There are indeed active and lively resistance movements in Germany over rent controls, debates in Barcelona and other cities with a tourism-oriented economy on the Airbnb-ification of their neighbourhoods, discussions in Stockholm and other Scandinavian cities over the future of collective rent bargaining and gaining secure tenancies in the face of chronic housing shortages, and we all see widespread social displacement from increasingly unaffordable city living across in the face of a yawning inequality gap and stagnating economies in major cities of both the global north and south. While both the spectrum and root causes of these struggles are broad, they have one thing in common: all depart from the definition of housing as home, as a place to live.

In the Anglo world, housing is viewed from a different angle. Houses here are first and foremost treated as investments. Cue the continual cycle of modifications to increase property value: conservatories, extensions, loft conversions, patios, restorations, and so it goes. Once on the “property ladder” there is the never-ending quest to move up to the next rung. Buy small, extend, increase value, sell, upsize and upscale. Or make a sideways step by using the proceeds to build tiny empires: buy even more properties you can upsize, and upscale while extracting rent, to eventual sell and the cycle continues.

In the UK specifically, housing is so deeply embedded within the class system that I would argue that a house, or dwelling (in technocratic planner-speak), is first and foremost a social status signifier. Tower blocks are historically the domain, literally, of the working classes (side note: although in London this has shifted considerably since the 1980s). The middle-class ideal of the single or two-storey house in the suburbs with a private garden has withstood the test of time. For the upper-middle, gated communities and private estates continue to exist, segregating new and old money from the lower classes. The real old money continues to own land, unhindered since the last time this island was invaded in 1066.

Within each social class, there is even more granularity in the attitudes towards housing. The British middle class has a disconcerting talent for knowing exactly what each postcode means in relation not only to house prices and whether they are likely to increase significantly (an “investment opportunity” the aspiring British landlord will purr), but also the types of people who live there. This extends not only to which ethnic group, but also career, age demographic, levels of education, and even whether more people in the area were privately educated or attended state school. While the US is similarly configured, although more markedly along racial lines, this level of social segregation is unheard of elsewhere in Europe.
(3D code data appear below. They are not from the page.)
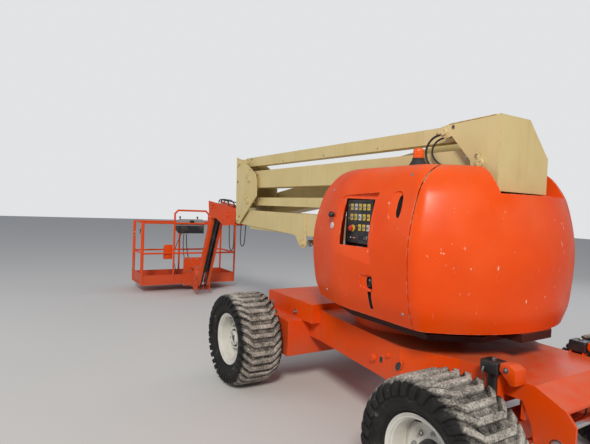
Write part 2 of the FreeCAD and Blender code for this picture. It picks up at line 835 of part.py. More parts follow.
def tail_cover():
    keep = block(-BIG, seam, -BIG, BIG, 0, BIG)
    tail = outer_cover.common(keep)
    notch = block(-BIG, seam + 1, -size.slot_half, size.slot_half, size.notch_floor, BIG)
    mast_room = block(-size.mast_back, seam + 1, -size.slot_half, size.slot_half, 0, BIG)
    return tail.cut(notch).cut(mast_room)


store("tail_cover", tail_cover())


def turntable():
    bed = [(-930, -340), (-740, -620), (0, -625), (420, -470), (420, 470), (0, 625), (-740, 620), (-930, 340)]
    top = size.bed_bottom + size.bed_plate
    plate = plan_profile(bed, size.bed_bottom, top)
    parts = [plate]
    for y in (size.mast_left_y, size.mast_right_y):
        outline = [(-size.mast_back, top), (-size.mast_back, size.mast_top),
                   (lower_rear[0] - 170, size.mast_top), (lower_rear[0] + 80, lower_rear[1] + 90),
                   (lower_rear[0] + 110, lower_rear[1]),
                   (-size.mast_front + 500, top + 230), (-size.mast_front + 620, top + 150),
                   (-size.mast_front + 640, top)]
        parts.append(side_profile(outline, y - size.mast_plate / 2, y + size.mast_plate / 2))
    sill_top = size.hood_bottom - size.running_gap
    bottom = COVER_SECTIONS[0]
    ring_outer = Part.Face(cover_outline((top,) + bottom[1:], size.sill_inset))
    ring_inner = Part.Face(cover_outline((top,) + bottom[1:], size.sill_inset + size.sill_width))
    sill = ring_outer.cut(ring_inner).extrude(vec(0, 0, sill_top - top))
    sill_keep = block(seam + 20, BIG, -BIG, BIG, 0, BIG)
    parts.append(sill.common(sill_keep))
    # the counterweight's rib carries the tail cover's hem
    seat_rear = bottom[2] - size.hood_wall / 2
    parts.append(block(-seat_rear, -size.tail_seat_front, -size.tail_seat_half, size.tail_seat_half,
                       size.bed_bottom + size.bed_plate / 2, sill_top))
    slot = block(COVER_TAPER_X + 300, BIG, -size.slot_half + 60, size.slot_half - 60, top, BIG)
    frame = fuse(parts).cut(slot)
    hinge_top = size.hood_hinge_high + size.hood_hinge_strap + 10
    for side in (-1, 1):
        pin = post(size.hood_hinge_x, side * size.hood_hinge_y, size.hood_hinge_pin, top - 1, hinge_top)
        frame = frame.fuse(pin)
    for pin, radius in ((lower_rear, size.pin_radius), (link_rear, size.pin_radius),
                        (tower_foot, size.cylinder_pin)):
        frame = frame.fuse(cross_pin(pin[0], pin[1], radius, size.mast_right_y - size.mast_plate / 2,
                                     size.mast_left_y + size.mast_plate / 2))
    return frame.removeSplitter()


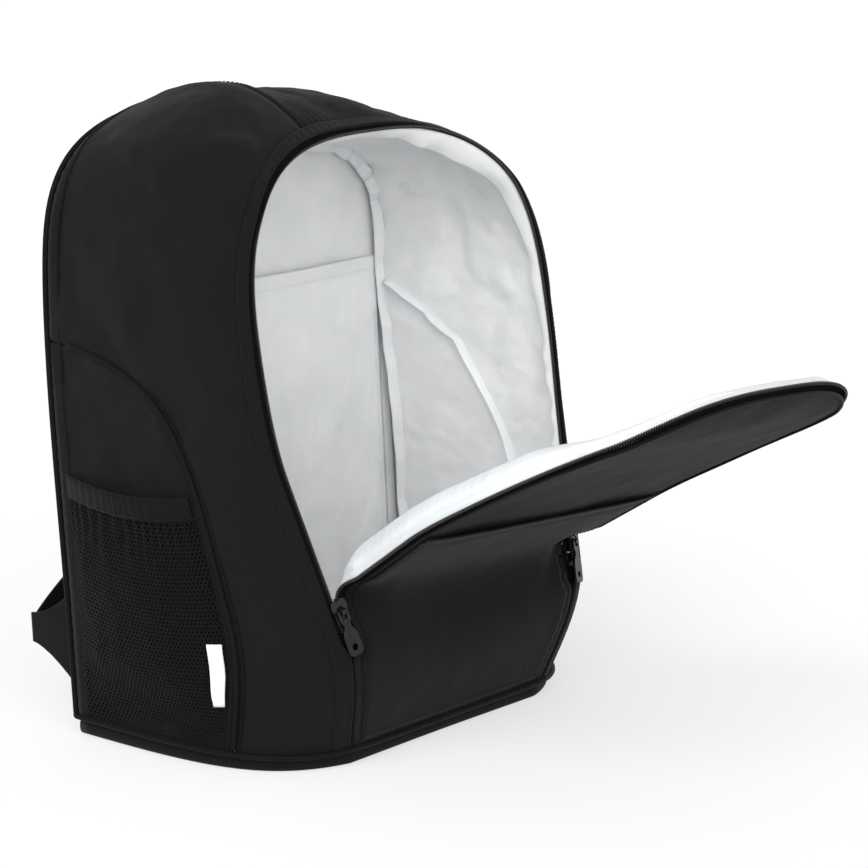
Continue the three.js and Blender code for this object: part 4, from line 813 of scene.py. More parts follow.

This attitude to housing is problematic, to say the least. If housing is considered an investment opportunity in a competitive market, what happens to those people who fail to step into the housing ladder? Here, the situation becomes complicated.
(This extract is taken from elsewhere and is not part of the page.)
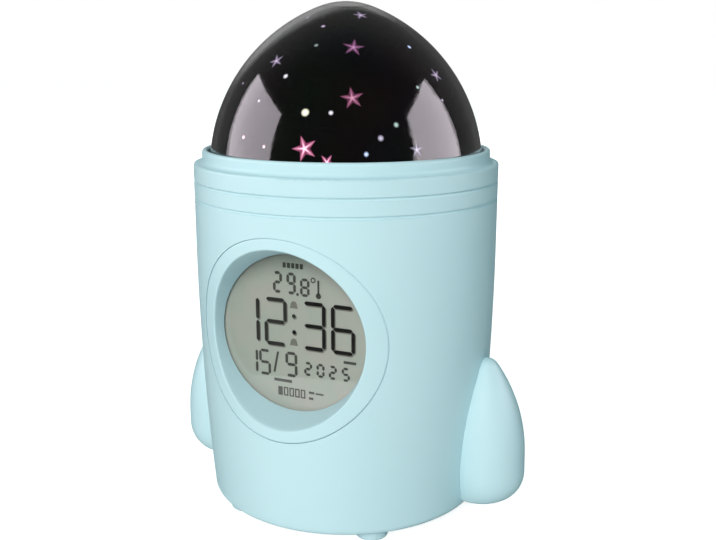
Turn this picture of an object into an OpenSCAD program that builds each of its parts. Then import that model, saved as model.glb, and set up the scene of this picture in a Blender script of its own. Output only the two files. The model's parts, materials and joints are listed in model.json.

Previously, the gap was filled by council housing which was rented at affordable rates in relation to wages. In 1980, Thatcher introduced the Housing Act which saw a turbo-charged Right to Buy scheme. This saw a mass-scale transfer of ownership of council housing from the state to private hands where 500,000 council homes were sold off between 1980 and 1985. Today the renting classes continue to suffer the consequence of this action, while the rentiers of the world have increased their riches extraordinarily. There is an acute shortage of affordable housing, which pushes people into the unregulated private rental sector. High rents prevent workers on stagnant salaries from saving up a deposit required for securing a mortgage. Low deposits for first time buyers is no good either, as the monthly re-payments are often higher still than the already uncontrolled rents on the private market.

In the deregulated market of the 1980s and 1990s, mortgages were easier than ever before to obtain. This, coupled with the possibility of buying heavily discounted Council housing, created the perfect conditions for an expanding inequality gap to exacerbate the difference between those who own property and those who do not. Those who purchased their Council homes in the 1980s at heavily discounted rates were then able to sell them off at enormously inflated values a decade later. The proceeds with which were then able to either upsize significantly or purchase additional houses for the purpose of leverages rents on the private market. The expansion of Rent to Buy in 1996 formalised this structure. Since then, the housing market has become increasingly lopsided and the structural crisis is becoming increasingly entrenched. Without radical state intervention, the situation is unlikely to be rectified anytime soon.

Consequently, British society is very much organised into two groups: those who own property, and those who do not. Increasingly, those who own property own not just a roof over their heads but multiple properties that are rented out on the private market. Often, this alone can provide a household income – there’s no need to work a 9-5 job for an employer. The professional landlord now makes more money than would be possible working in a regular salaried profession, thanks to a combination of decades of wage stagnation, an affordable housing shortage and spiralling property prices.

Without drawing any further conclusions or speculations on what must, could, or should be done to resolve this flaming hot issue, this brings me to the main point of this blog: the understanding that housing, property, and land ownership in the Anglo-American world is at the very core of our political, social, and economic system. Our access to and relationship with property dictates our social values, who we are most likely to vote for, where we are likely to live, what our employment prospects might be. Our entire political system, at its heart, is based around the nature of property ownership: do we protect the interests of rentiers, or renters? Should housing be treated as a right whereby everyone should be granted access to a roof over their head, or as an asset from which to extract profit?

Understanding attitudes to social housing in the UK provides a picture of the political and social conditions and the likely trajectory in the decade to come. And we better strap ourselves in – it’s going to be a hell of a ride.